Un article d’Aviation Week & Space Technology (AW&ST), dans les éditions du 14 novembre, renforce le cas pour nous convaincre que c’est de plus en plus la politique officielle de l’USAF de jouer in fine le F/A-22 contre le JSF, mais désormais selon une logique qu’il est difficile d’écarter. L’argument est simple, il est impératif, on pourrait même dire qu’il est tragique et grandiose. Nous compatissons. Il n’empêche : la machine médiatique marchant comme l’on sait au rythme du virtualisme, ce qui n’était qu’un argument de circonstance devient complètement sérieux (le virtualisme est notamment l’art de faire passer un argument de circonstance en quelque chose qui est perçu comme une réalité). Lorsque AW&ST écrit : « The U.S. Air Force is proposing adding a multibillion-dollar funding wedge to its budget plans to bridge the gap between the proposed closure of the Lockheed Martin F/A-22 production line after Fiscal 2008 and ramp-up of Joint Strike Fighter four years later », — il va de soi que la mesure est présentée désormais comme une mesure d’intérêt et de sécurité nationale.
Habile, l’USAF est en train de présenter le cas de la poursuite de la production du F/A-22 comme une mesure d’intérêt national. Elle renverse le problème. Ce qui était perçu au départ comme un moyen de sauver le F/A-22 en forçant à un surcroît de production devient une mesure à laquelle consent l’USAF pour sauver la capacité de production US des avions de combat avancés. Bien joué.
En attendant, il faut bien que quelqu’un paie le surcoût de cette production prolongée. Question de solidarité (entre avions de combat avancés). Le JSF paiera la facture (qui d’autre?). Les conséquences? On verra bien… Si jamais une telle opération conduisait à un nouveau délai pour le JSF (déjà passé de 2008-2009 à 20013-2014 pour son Initial Operational Capability [IOC]), il faudrait bien à nouveau prolonger la production du F/A-22. Et ainsi de suite?

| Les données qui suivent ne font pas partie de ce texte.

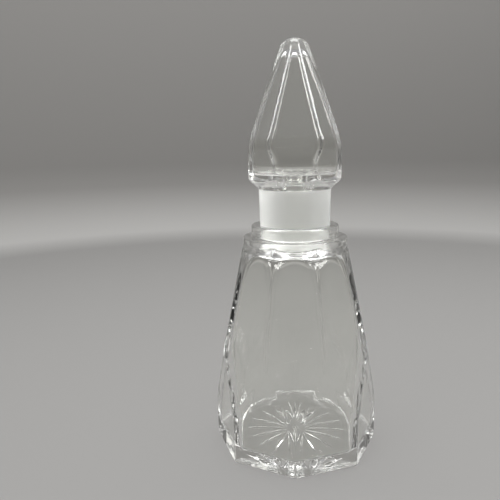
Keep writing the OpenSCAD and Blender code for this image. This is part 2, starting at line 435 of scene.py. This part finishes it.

« A senior propulsion industry official says the Air Force has struck a deal with acting Deputy Defense Secretary Gordon England to approve the so-called ''bridge funding'' by pulling the cash out of the F-35 account. To sustain a minimum efficiency rate of 18 F/A-22s per year, the Air Force would need to budget about $2 billion per year (if aircraft costs are reduced to around $100 million apiece) beginning in Fiscal 2009, according to a program official. Drawing from JSF could perturb the Pentagon's efforts to keep cost down for a fighter that will be used by three U.S. services and potentially a large number of international partners.
« also designed to embrace the “wing-walker strategy” of not closing down the F/A-22 line before production increases for JSF to meet the Air Force initial operational capability in 2013. [...] If approved, the bridge money would effectively overturn a December 2004 decision by England’s predecessor, Paul Wolfowitz, to truncate the F/A-22 buy at 180 aircraft and end production in Fiscal 2008. Program budget decision No. 753, which realigned $30 billion in the Pentagon budget at the 11th hour last year, raised the ire of USAF officers who say they need at least 381 of the fighters to fully outfit 10 expeditionary squadrons.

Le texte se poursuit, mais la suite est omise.